=== Directive ===
Return the listing below word for word.

=== Task material ===
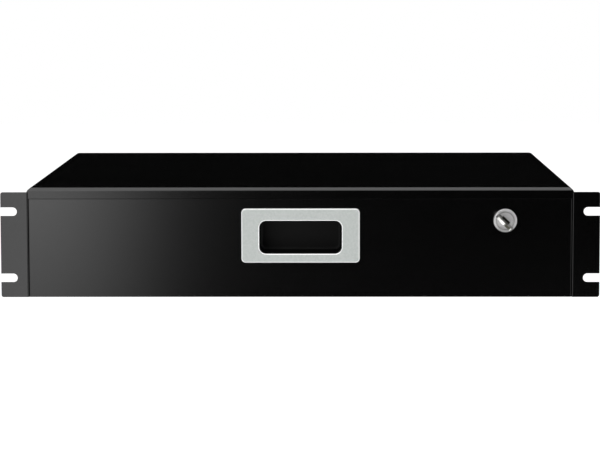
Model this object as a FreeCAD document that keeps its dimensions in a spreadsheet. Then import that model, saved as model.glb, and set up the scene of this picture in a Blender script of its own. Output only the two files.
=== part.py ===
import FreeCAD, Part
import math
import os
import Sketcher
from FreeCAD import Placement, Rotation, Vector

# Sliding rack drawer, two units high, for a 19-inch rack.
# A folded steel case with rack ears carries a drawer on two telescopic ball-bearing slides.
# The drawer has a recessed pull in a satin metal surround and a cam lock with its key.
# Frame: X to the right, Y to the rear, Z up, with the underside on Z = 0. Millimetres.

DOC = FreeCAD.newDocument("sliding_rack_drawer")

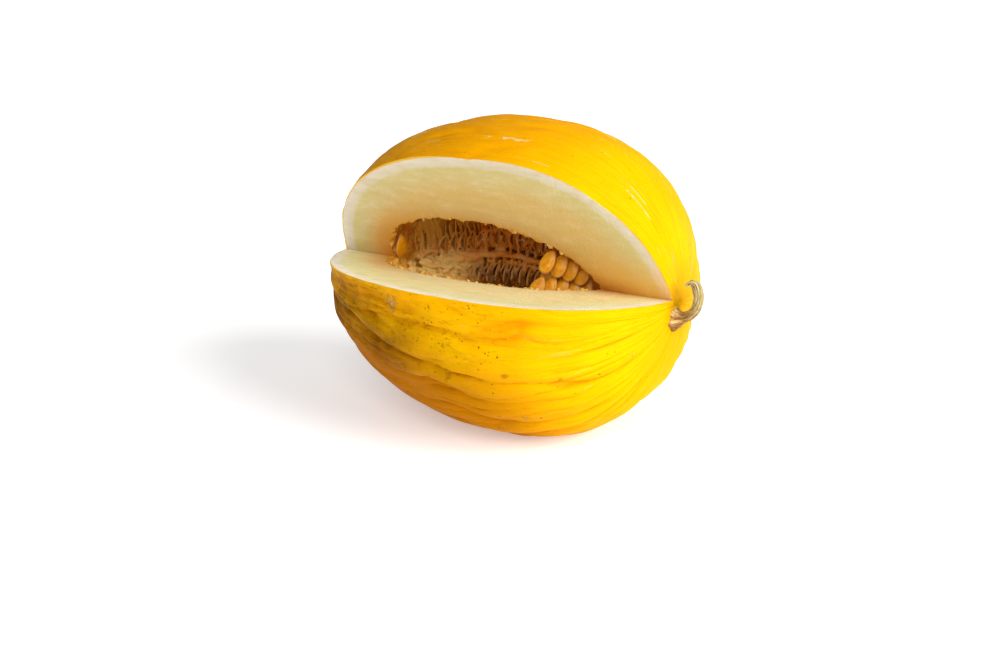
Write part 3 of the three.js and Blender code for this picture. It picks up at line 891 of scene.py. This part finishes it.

=== Output for this exercise ===
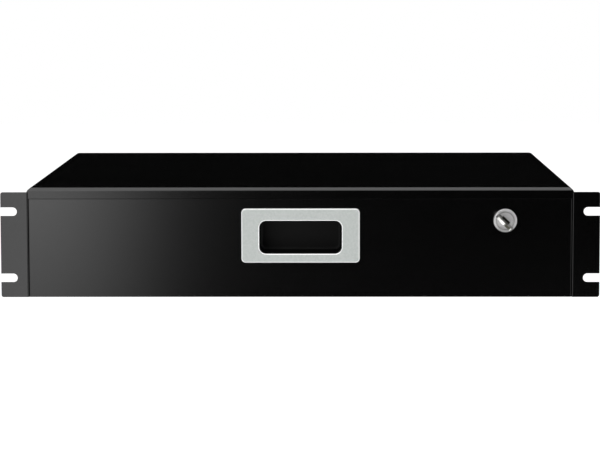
Model this object as a FreeCAD document that keeps its dimensions in a spreadsheet. Then import that model, saved as model.glb, and set up the scene of this picture in a Blender script of its own. Output only the two files.
=== part.py ===
import FreeCAD, Part
import math
import os
import Sketcher
from FreeCAD import Placement, Rotation, Vector

# Sliding rack drawer, two units high, for a 19-inch rack.
# A folded steel case with rack ears carries a drawer on two telescopic ball-bearing slides.
# The drawer has a recessed pull in a satin metal surround and a cam lock with its key.
# Frame: X to the right, Y to the rear, Z up, with the underside on Z = 0. Millimetres.

DOC = FreeCAD.newDocument("sliding_rack_drawer")

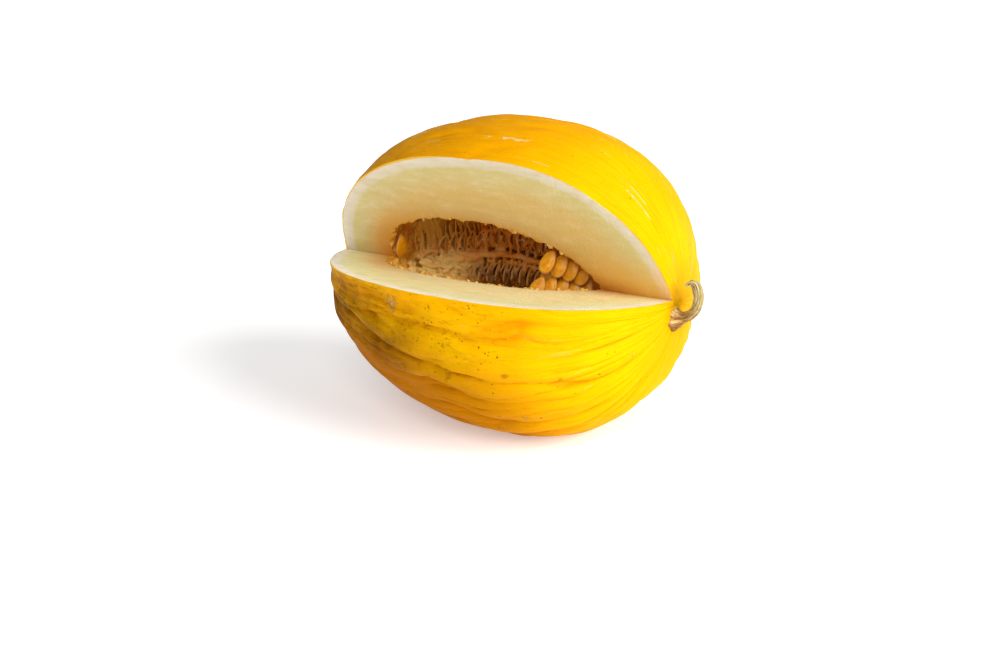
Write part 3 of the three.js and Blender code for this picture. It picks up at line 891 of scene.py. This part finishes it.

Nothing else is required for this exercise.